Enabling Thermoreversible Physically Cross-Linked Polymerized Colloidal Array Photonic Crystals

We physically cross-linked a thermoreversible poly(vinyl alcohol) (PVA) hydrogel (TG) within a crystalline colloidal array (CCA) to form an enabling photonic crystal material. The TG consists of a physically cross-linked network formed in a process reminiscent of the well-known freeze−thaw physically cross-linking process, but which avoids solvent freezing which invariably disorders the CCA. These TGCCA can be inexpensively fabricated in any large volume and shape by avoiding the previous covalently polymerized CCA constraints that required thin sheet geometries to enable penetration of the UV light used to photopolymerize the system.
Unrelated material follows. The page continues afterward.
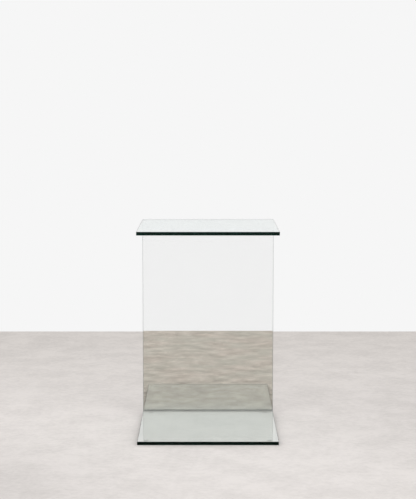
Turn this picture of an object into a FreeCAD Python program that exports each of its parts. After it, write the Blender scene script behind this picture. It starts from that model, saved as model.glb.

This TG hydrogel enables rigidificaton of CCA crystals and subsequent chemical functionalization. In addition, an additional interpenetrating hydrogel can be polymerized within the TGPCCA. The TG can then be dissolved away by simply increasing the temperature. The TGCCA photonic crystal diffraction is highly efficient and similar to previously demonstrated PCCA with covalent cross-links. These TGCCA are stable for weeks or longer at room temperature and can be utilized as photonic crystal materials. They also can be irreversibly covalently cross-linked by using gluteraldehyde. These gluteraldehyde cross-linked TGCCA can be made into chemically responsive sensor photonic crystals by functionalizing the PVA hydroxyl groups with chemical recognition agents. We demonstrate low and high pH sensing by functionalizing with carboxylates and phenol derivatives, respectively.